As the June 15 deadline approaches for passage of California Governor Jerry Brown's latest budget agreement, school districts and other state and local institutions are preparing for the aftermath. The state’s budgetary shortfall for the upcoming year has ballooned from $9.2 to over $16 billion.

The LAUSD faces a $390 million shortfall of its own. The district is the second largest in the country serving 664,000 students, and has thus become a focal point for nationwide attacks on public education.

Despite the disastrous economic situation faced by the district, the UTLA is seeking to promote illusions among its members, claiming that teachers will have lost wages reimbursed should the district end the year with a budget surplus. The steady stream of budgetary woes for the district since the onset of the economic crisis, gives the lie to such pap. In 2008, the district was $427 million in the red, in 2009, $838 million, in 2010, $620 million, and in 2011, $408 million. The district is projected to have a $390 million shortfall during the upcoming fiscal year.

According to both the district and the teachers’ union, the ultimate outcome of the latest proposal depends upon the passage of November ballot initiatives proposed by Governor Brown to raise sales and income taxes. Both the district and the union have asserted that non-passage of these initiatives will result in the loss of an additional 15 school days while the newly-agreed upon furlough days will be rescinded if the initiatives do pass.

If everything does indeed hinge on the November election, then why is such a matter being voted on at all right now?

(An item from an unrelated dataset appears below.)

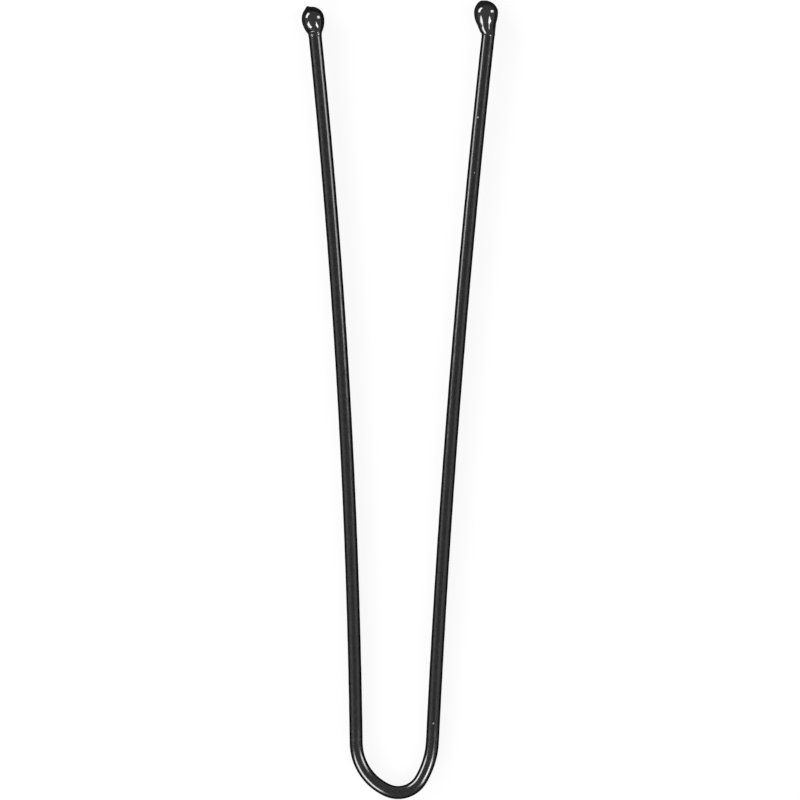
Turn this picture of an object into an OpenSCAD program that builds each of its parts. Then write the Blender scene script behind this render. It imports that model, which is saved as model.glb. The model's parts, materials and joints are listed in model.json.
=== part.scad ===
// U-shaped hair pin: one sprung steel wire, lacquered black, with a dipped drop on each end.
// It lies flat: +X to the right, +Y from the closed bow to the two tips, +Z up from the table.
// The origin is the middle of its footprint, on the table.

/* [Wire] */
// Diameter of the bare spring wire
wire_d = 0.91; // [0.8:0.01:1.1]
// Thickness of the black lacquer on the wire
lacquer_t = 0.05; // [0.02:0.01:0.08]

/* [Bow] */
// Bend radius at the closed end, on the wire's centreline
crown_r = 2.1; // [1.5:0.05:3]
// Bend radius of the left shoulder, on the wire's centreline
left_shoulder_r = 4.2; // [2.5:0.1:8]
// Angle that the left shoulder turns through, in degrees
left_shoulder_angle = 65; // [30:1:75]
// Bend radius of the right shoulder, on the wire's centreline
right_shoulder_r = 6.6; // [2.5:0.1:8]
// Angle that the right shoulder turns through, in degrees
right_shoulder_angle = 28; // [20:1:75]

/* [Legs] */
// Length of each leg, from its shoulder to the lower edge of its drop
leg_length = 56.2; // [35:0.1:75]
// Angle at which the left leg leaves the bow, away from straight ahead
left_splay = 0.8; // [0:0.1:4]
// Angle at which the right leg leaves the bow, away from straight ahead
right_splay = 2.8; // [0:0.1:4]
// Radius of the long outward curve of the left leg
left_flare_r = 640; // [400:10:2000]
// Radius of the long outward curve of the right leg
right_flare_r = 940; // [400:10:2000]

/* [Flex points] */
// Distance of the point where a leg flexes from its shoulder
flex_at = 3.5; // [1.5:0.1:8]
// Amount by which the knuckle at the flex point is larger in radius than the lacquered wire
knuckle_over = 0.1; // [0.06:0.01:0.2]
// Gap between the knuckle and its seat
knuckle_gap = 0.02; // [0.01:0.01:0.06]

/* [Left drop] */
// Diameter of the left drop at its belly
left_drop_d = 1.77; // [1.6:0.01:2.2]
// Radius of the left drop's rounded end
left_cap_r = 0.79; // [0.5:0.01:0.79]
// Radius of the left drop's flank, seen from the side
left_flank_r = 1.4; // [1.1:0.05:3]
// Radius of the hollow curve where the left drop runs out onto the wire
left_neck_r = 0.95; // [0.4:0.05:2]
// Angle at which the left drop leans outward from its leg
left_lean = 1.4; // [-5:0.1:5]

/* [Right drop] */
// Diameter of the right drop at its belly
right_drop_d = 1.87; // [1.75:0.01:2.2]
// Radius of the right drop's rounded end
right_cap_r = 0.86; // [0.5:0.01:0.87]
// Radius of the right drop's flank, seen from the side
right_flank_r = 1.35; // [1.1:0.05:3]
// Radius of the hollow curve where the right drop runs out onto the wire
right_neck_r = 2; // [0.4:0.05:2]
// Angle at which the right drop leans inward from its leg
right_lean = 13.9; // [0:0.1:14]

/* [Drop seats] */
// Thickness of the film that each drop draws up the wire below its neck
film_t = 0.04; // [0.03:0.005:0.06]
// Length of that film, from the drop's lower edge to its neck
film_run = 0.15; // [0.1:0.01:0.3]
// Length of wire that sits inside each drop, from its lower edge
seat_depth = 1.4; // [1:0.05:1.6]

/* [Hidden] */

wire_r = wire_d / 2;
coat_r = wire_r + lacquer_t;
film_r = coat_r + film_t;
neck_lip_r = coat_r + film_t / 2;
knuckle_r = coat_r + knuckle_over;
knuckle_spare = 2 * knuckle_r;
right_through = 4 * knuckle_r;
coat_end = leg_length + seat_depth;
wire_end = coat_end - lacquer_t;

// Each side is written as if it opened towards +X: the left one is turned over when it is placed,
// which is as good as mirrored, because the wire and the drops are alike above and below
LEFT = [left_shoulder_r, left_shoulder_angle, left_splay, left_flare_r];
RIGHT = [right_shoulder_r, right_shoulder_angle, right_splay, right_flare_r];
function shoulder_r(side) = side[0];
function shoulder_turn(side) = side[1];
function splay(side) = side[2];
function flare_r(side) = side[3];

// Each drop: belly radius, end radius, flank radius, neck radius and outward lean
LEFT_DROP = [left_drop_d / 2, left_cap_r, left_flank_r, left_neck_r, left_lean];
RIGHT_DROP = [right_drop_d / 2, right_cap_r, right_flank_r, right_neck_r, -right_lean];
function belly_r(drop) = drop[0];
function cap_r(drop) = drop[1];
function flank_r(drop) = drop[2];
function neck_r(drop) = drop[3];
function lean(drop) = drop[4];

// Facets of a bend: fine enough for the tight bow and for the long, nearly straight legs
bend_step = 1.5;
bend_fn_min = 96;
coarse_step = 0.01;
section_fn = 32;
drop_fn = 64;
arc_step = 6;
function bend_fn(radius) = max(bend_fn_min, ceil(2 * PI * radius / bend_step));
function direction(angle) = [cos(angle), sin(angle)];

// The bow: the crown's centre is the origin, and angles are seen from each bend's own centre
function crown_end(side) = -splay(side) - shoulder_turn(side);
function shoulder_centre(side) = (crown_r - shoulder_r(side)) * direction(crown_end(side));
function shoulder_end(side) = shoulder_centre(side) + shoulder_r(side) * direction(-splay(side));

// The legs: each curves outward about a far centre
function leg_turn(side, along) = along / flare_r(side) * 180 / PI;
function leg_centre(side) = shoulder_end(side) + flare_r(side) * direction(-splay(side));
function leg_heading(side, along) = 90 - splay(side) - leg_turn(side, along);
function leg_point(side, along) =
    leg_centre(side) + flare_r(side) * direction(leg_heading(side, along) + 90);

// The drops: heights are measured along the drop's axis, from its neck
function flank_offset(drop) = flank_r(drop) - belly_r(drop);
function cap_rise(drop) = sqrt(pow(flank_r(drop) - cap_r(drop), 2) - pow(flank_offset(drop), 2));
function neck_reach(drop) = neck_lip_r + neck_r(drop) + flank_offset(drop);
function belly_height(drop) = sqrt(pow(flank_r(drop) + neck_r(drop), 2) - pow(neck_reach(drop), 2));
function cap_height(drop) = belly_height(drop) + cap_rise(drop);
function drop_heading(side, drop) = leg_heading(side, leg_length) - lean(drop);
function neck_point(side) =
    leg_point(side, leg_length) + film_run * direction(leg_heading(side, leg_length));
function along_drop(side, drop, height) =
    neck_point(side) + height * direction(drop_heading(side, drop));

// How far each drop reaches ahead and to its outer side
function drop_top(side, drop) = along_drop(side, drop, cap_height(drop))[1] + cap_r(drop);
function drop_side(side, drop) = along_drop(side, drop, belly_height(drop))[0]
    - flank_offset(drop) * sin(drop_heading(side, drop)) + flank_r(drop);

// The pin's place: the middle of its footprint at the origin, the larger drop on the table
reach_left = drop_side(LEFT, LEFT_DROP);
reach_right = drop_side(RIGHT, RIGHT_DROP);
reach_ahead = max(drop_top(LEFT, LEFT_DROP), drop_top(RIGHT, RIGHT_DROP));
reach_back = crown_r + coat_r;
place = [(reach_left - reach_right) / 2, (reach_back - reach_ahead) / 2,
    max(belly_r(LEFT_DROP), belly_r(RIGHT_DROP))];

// Turns what opens towards +X over, so that it opens towards -X
module turned_over() {
    rotate([0, 180, 0]) children();
}

// Puts the wire's frame in its place on the table
module placed() {
    translate(place) children();
}

// Moves to a bend's centre in a coarse and a fine step, so that neighbouring bends meet
// face to face to the last digit
module at_centre(centre) {
    coarse = [for (v = centre) round(v / coarse_step) * coarse_step];
    fine = centre - coarse;
    translate([coarse[0], coarse[1], 0]) translate([fine[0], fine[1], 0]) children();
}

// Round bar bent about a centre, between two angles seen from that centre
module bend(centre, radius, from, to, bar_r) {
    at_centre(centre)
        rotate_extrude(start = from, angle = to - from, $fn = bend_fn(radius))
            translate([radius, 0]) circle(r = bar_r, $fn = section_fn);
}

// Stretch of a leg between two distances from its shoulder, bent about its far centre
module leg_stretch(side, from, to, bar_r) {
    at_centre(leg_centre(side))
        mirror([1, 0, 0])
            rotate_extrude(
                start = splay(side) + leg_turn(side, from),
                angle = leg_turn(side, to - from),
                $fn = bend_fn(flare_r(side))
            )
                translate([flare_r(side), 0]) circle(r = bar_r, $fn = section_fn);
}

// Shoulder of one side, with the root of its leg as far as the flex point
module bow_side(side, bar_r) {
    bend(shoulder_centre(side), shoulder_r(side), crown_end(side), -splay(side), bar_r);
    leg_stretch(side, 0, flex_at, bar_r);
}

// The closed end as one bar: crown, both shoulders and the roots of the legs
module bow_bar(bar_r) {
    bend([0, 0], crown_r, 180 - crown_end(LEFT), 360 + crown_end(RIGHT), bar_r);
    bow_side(RIGHT, bar_r);
    turned_over() bow_side(LEFT, bar_r);
}

// Space in which the knuckle of one leg turns
module knuckle_seat(side) {
    p = leg_point(side, flex_at);
    translate([p[0], p[1], 0])
        cylinder(r = knuckle_r + knuckle_gap, h = right_through, center = true, $fn = drop_fn);
}

// The two spaces at the ends of the bow
module knuckle_seats() {
    knuckle_seat(RIGHT);
    turned_over() knuckle_seat(LEFT);
}

// What is trimmed from the root of a leg to leave its rounded knuckle
module knuckle_trim(side) {
    p = leg_point(side, flex_at);
    translate([p[0], p[1], 0])
        rotate([0, 0, leg_heading(side, flex_at)])
            difference() {
                translate([-right_through / 2, 0, 0]) cube(right_through, center = true);
                cylinder(r = knuckle_r, h = 2 * right_through, center = true, $fn = drop_fn);
            }
}

// Places what is drawn along +Z onto a leg, where its drop begins
module at_drop(side) {
    p = leg_point(side, leg_length);
    translate([p[0], p[1], 0])
        rotate([0, 90, leg_heading(side, leg_length)])
            children();
}

// Leg from its knuckle to its end inside the drop
module leg(side, end, bar_r) {
    difference() {
        leg_stretch(side, max(flex_at - knuckle_spare, 0), end, bar_r);
        knuckle_trim(side);
    }
}

// Steel of one leg
module leg_wire(side) {
    leg(side, wire_end, wire_r);
}

// Lacquer of one leg, closed over the cut end of the wire
module leg_lacquer(side) {
    difference() {
        leg(side, coat_end, coat_r);
        leg_stretch(side, 0, wire_end, wire_r);
    }
}

function arc(centre, radius, from, to) = [
    for (i = [0 : ceil(abs(to - from) / arc_step)])
        centre + radius * direction(from + (to - from) * i / ceil(abs(to - from) / arc_step))
];

// Outline of a drop beside its axis: hollow neck, bulging flank and rounded end, each run
// meeting the next without a corner
function drop_outline(drop) =
    let (
        neck_angle = atan2(belly_height(drop), neck_reach(drop)),
        cap_angle = atan2(cap_rise(drop), flank_offset(drop)),
        neck_centre = [neck_lip_r + neck_r(drop), 0],
        flank_centre = [-flank_offset(drop), belly_height(drop)],
        cap_centre = [0, cap_height(drop)]
    )
    concat(
        [[0, 0]],
        arc(neck_centre, neck_r(drop), 180, 180 - neck_angle),
        arc(flank_centre, flank_r(drop), -neck_angle, cap_angle),
        arc(cap_centre, cap_r(drop), cap_angle, 90)
    );

// A dipped drop, leaning on its leg, with the film that runs down the wire
module drop(side, drop) {
    difference() {
        at_drop(side) {
            translate([0, 0, film_run])
                rotate([lean(drop), 0, 0])
                    rotate_extrude($fn = drop_fn) polygon(drop_outline(drop));
            cylinder(r = film_r, h = seat_depth - film_t, $fn = drop_fn);
        }
        leg_stretch(side, flex_at, coat_end, coat_r);
    }
}

module bow_wire() {
    color("silver") placed() difference() {
        bow_bar(wire_r);
        knuckle_seats();
    }
}

module bow_lacquer() {
    color("#1f1f21") placed() difference() {
        bow_bar(coat_r);
        bow_bar(wire_r);
        knuckle_seats();
    }
}

module left_leg_wire() {
    color("silver") placed() turned_over() leg_wire(LEFT);
}

module left_leg_lacquer() {
    color("#1f1f21") placed() turned_over() leg_lacquer(LEFT);
}

module left_drop() {
    color("#141416") placed() turned_over() drop(LEFT, LEFT_DROP);
}

module right_leg_wire() {
    color("silver") placed() leg_wire(RIGHT);
}

module right_leg_lacquer() {
    color("#1f1f21") placed() leg_lacquer(RIGHT);
}

module right_drop() {
    color("#141416") placed() drop(RIGHT, RIGHT_DROP);
}

bow_wire();
bow_lacquer();
left_leg_wire();
left_leg_lacquer();
left_drop();
right_leg_wire();
right_leg_lacquer();
right_drop();
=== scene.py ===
"""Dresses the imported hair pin: one sprung wire in black lacquer, with a dipped drop on each tip."""

import json
import logging
import math
from dataclasses import dataclass
from enum import Enum

import bpy
import numpy as np
from mathutils import Matrix, Vector


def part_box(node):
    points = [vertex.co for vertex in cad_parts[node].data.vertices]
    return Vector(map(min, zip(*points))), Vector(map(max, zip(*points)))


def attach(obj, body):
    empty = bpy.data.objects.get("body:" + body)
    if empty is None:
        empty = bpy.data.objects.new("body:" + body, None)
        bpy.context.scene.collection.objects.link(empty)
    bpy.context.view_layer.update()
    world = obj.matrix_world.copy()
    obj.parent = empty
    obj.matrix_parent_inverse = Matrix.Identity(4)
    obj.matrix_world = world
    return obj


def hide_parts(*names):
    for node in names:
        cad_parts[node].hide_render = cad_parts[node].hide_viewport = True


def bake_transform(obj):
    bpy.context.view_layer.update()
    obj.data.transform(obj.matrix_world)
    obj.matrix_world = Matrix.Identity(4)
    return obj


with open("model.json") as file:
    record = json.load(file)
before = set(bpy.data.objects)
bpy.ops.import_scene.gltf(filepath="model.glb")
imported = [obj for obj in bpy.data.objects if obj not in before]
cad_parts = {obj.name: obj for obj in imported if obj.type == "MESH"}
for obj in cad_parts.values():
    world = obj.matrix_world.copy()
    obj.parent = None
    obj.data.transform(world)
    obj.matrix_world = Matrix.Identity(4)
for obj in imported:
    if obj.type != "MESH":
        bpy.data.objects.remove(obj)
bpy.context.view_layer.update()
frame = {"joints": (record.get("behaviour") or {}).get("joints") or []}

LOG = logging.getLogger("hair_pin")
UP = np.array([0.0, 0.0, 1.0])
WHITE = (1.0, 1.0, 1.0, 1.0)
# A millimetre in metres.
MM = 0.001

# The two ends of a range.
Span = tuple[float, float]
RISING: Span = (0.0, 1.0)
FALLING: Span = (1.0, 0.0)

# What a node's input can be given.
Feed = bpy.types.NodeSocket | float | tuple[float, ...] | Vector

# Mesh attribute that keeps each point's place at rest.
REST = "rest_mm"
# Edges that turn by more than this many degrees are left sharp.
SHARP_ANGLE = 55.0
# Blue of every grey, as a share of its red and green.
COOL_BLUE = 1.04
# Index of refraction of the lacquer and of the resin.
CLEAR_IOR = 1.5
# Watts for each square metre of an area lamp that give it a radiance of 1.
AREA_POWER = 4.0
# Azimuth that an overhead lamp leans to when it is tipped about X.
TIPPED_TOWARDS = -90.0


class Hand(Enum):
    """The two sides of the pin, as they lie in the photograph."""

    LEFT = -1
    RIGHT = 1

    @property
    def word(self) -> str:
        """The side's name as the pieces use it."""
        return self.name.lower()

    @property
    def body(self) -> str:
        """The body that this side's leg moves with."""
        return f"{self.word}_leg"


def direction(degrees: np.ndarray | float) -> np.ndarray:
    """Flat unit vectors at these angles from +X, with X and Y in the last axis."""
    angle = np.radians(degrees)
    return np.stack([np.cos(angle), np.sin(angle)], axis=-1)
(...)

Indeed, the UTLA’s response to the latest agreement has been to launch an internal propaganda offensive, the cynicism of which is only matched by its crudity. The union’s web site claims that the latest agreement “Means that most RIF'd (Reduction in Force, meaning teachers who received notices of possible termination last March) employees will return next year.” This year, 9,150 RIF notifications were sent out, while the current agreement spares 4,149 of those or slightly more than half.

Of the 9,150 RIFs sent out, 3,606 were received by adult education instructors. The current agreement restores only 653 of those positions, a devastating loss for Adult Education programs in Los Angeles County. The district is now determining which of the 24 adult education campuses in the city will be shut down as a result.

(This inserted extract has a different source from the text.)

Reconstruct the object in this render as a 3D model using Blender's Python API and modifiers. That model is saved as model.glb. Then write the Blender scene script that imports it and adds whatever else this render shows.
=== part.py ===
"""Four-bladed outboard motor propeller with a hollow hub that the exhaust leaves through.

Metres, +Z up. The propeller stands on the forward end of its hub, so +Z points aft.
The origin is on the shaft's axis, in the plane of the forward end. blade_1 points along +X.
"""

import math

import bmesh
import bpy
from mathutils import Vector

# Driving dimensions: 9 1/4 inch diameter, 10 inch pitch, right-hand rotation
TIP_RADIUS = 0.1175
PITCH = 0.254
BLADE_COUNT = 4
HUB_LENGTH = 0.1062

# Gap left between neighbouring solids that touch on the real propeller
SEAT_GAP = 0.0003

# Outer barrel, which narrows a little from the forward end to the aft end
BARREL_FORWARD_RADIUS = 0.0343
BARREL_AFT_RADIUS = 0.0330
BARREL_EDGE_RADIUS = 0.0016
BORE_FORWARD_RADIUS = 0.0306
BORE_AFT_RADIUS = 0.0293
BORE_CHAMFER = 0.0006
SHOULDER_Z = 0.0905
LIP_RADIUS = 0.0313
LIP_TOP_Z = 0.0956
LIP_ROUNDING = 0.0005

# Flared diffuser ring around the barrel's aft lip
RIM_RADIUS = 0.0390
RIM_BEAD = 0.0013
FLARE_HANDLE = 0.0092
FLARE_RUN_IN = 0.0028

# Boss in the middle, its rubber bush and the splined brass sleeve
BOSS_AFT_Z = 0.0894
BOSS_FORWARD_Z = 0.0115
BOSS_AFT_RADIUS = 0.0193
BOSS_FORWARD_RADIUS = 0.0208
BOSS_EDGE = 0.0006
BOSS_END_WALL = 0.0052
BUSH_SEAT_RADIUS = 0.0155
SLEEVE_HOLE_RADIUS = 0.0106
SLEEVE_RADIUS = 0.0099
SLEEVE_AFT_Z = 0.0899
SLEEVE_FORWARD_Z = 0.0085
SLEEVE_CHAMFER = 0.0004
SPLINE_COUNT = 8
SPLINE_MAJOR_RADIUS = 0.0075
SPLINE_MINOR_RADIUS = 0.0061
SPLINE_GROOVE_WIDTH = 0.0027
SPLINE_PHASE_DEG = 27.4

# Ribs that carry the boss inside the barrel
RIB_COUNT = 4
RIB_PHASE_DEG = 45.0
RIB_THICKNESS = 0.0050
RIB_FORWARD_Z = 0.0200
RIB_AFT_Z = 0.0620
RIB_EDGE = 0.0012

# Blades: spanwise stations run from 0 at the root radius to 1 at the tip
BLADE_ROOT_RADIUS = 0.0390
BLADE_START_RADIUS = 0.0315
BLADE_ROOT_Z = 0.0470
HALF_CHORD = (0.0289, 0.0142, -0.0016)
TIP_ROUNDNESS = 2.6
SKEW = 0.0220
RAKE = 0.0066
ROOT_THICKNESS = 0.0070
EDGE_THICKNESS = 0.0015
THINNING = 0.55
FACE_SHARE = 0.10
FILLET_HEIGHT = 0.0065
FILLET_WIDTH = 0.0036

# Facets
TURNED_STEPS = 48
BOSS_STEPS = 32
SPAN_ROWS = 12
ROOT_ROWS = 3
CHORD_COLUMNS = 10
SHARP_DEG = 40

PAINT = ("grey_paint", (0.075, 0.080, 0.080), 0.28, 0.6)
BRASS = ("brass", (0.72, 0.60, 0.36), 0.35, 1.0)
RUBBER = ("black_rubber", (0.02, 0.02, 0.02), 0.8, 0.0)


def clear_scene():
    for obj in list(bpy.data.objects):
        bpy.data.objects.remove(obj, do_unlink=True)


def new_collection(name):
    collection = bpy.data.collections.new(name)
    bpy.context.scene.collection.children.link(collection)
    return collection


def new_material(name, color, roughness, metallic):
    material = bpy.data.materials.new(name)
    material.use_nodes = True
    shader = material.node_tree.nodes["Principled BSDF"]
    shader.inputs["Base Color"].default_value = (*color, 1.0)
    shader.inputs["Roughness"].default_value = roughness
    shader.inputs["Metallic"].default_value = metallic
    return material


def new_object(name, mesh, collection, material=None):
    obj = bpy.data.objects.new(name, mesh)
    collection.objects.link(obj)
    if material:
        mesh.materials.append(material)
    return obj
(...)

The rosy picture painted by the union contrasts with Governor Brown’s statement after the latest budget proposal was announced, “We are going to have to go farther and make cuts far greater than I asked for at the beginning of the year.”

Regardless of the outcome of these agreements, they represent only a small fraction of the cuts which have been made to the public sector since the onset of the economic crisis.

Public education has been extremely hard hit in the state of California, with many more cuts in the offing.

LAUSD, for its part, has also recently announced that it would apply for prize money under President Obama’s reactionary Race to the Top Program. The program, which was once only available to states, has now been modified to allow individual school districts to apply for funds. The state is eligible for prize money only to the extent that it’s able to show permanent structural reductions in workforce and programs, which themselves lay the groundwork for further layoffs and school privatizations. Such “reforms” will inevitably remain in place even if the district does not obtain the prize money.

California government is also seeking options for the review and removal of credentials for those teachers who have ever been accused of professional misconduct regardless of type. An initial investigation had covered 604 cases over the past four years. The investigation has now been expanded to allegations made over the past 40 years. For all intents and purposes, every teacher now teaching who has been suspected of misconduct will be investigated and possibly terminated.

Democratic Senator Alex Padilla has also authored legislation which was recently passed in the state senate, and which expedites the firing process for those teachers accused of offenses involving sex, violence, drugs or “unprofessional” conduct. The process does not pay heed to the ultimate guilt or innocence of the teacher so accused.

Said Padilla, “Because a school board is ultimately responsible for ensuring a safe learning environment, the school board should be empowered to dismiss employees they determine to be a serious threat to the health and safety of students.” The “health and safety of students” could well be predicated on non-exposure to socialist ideas or for that matter to works of art and literature with even the most modest anti-establishment aspirations. The measure will soon be put to a vote in the state assembly.

Since the 2008 economic crisis, over 30,000 public school teachers have been laid off in the state of California.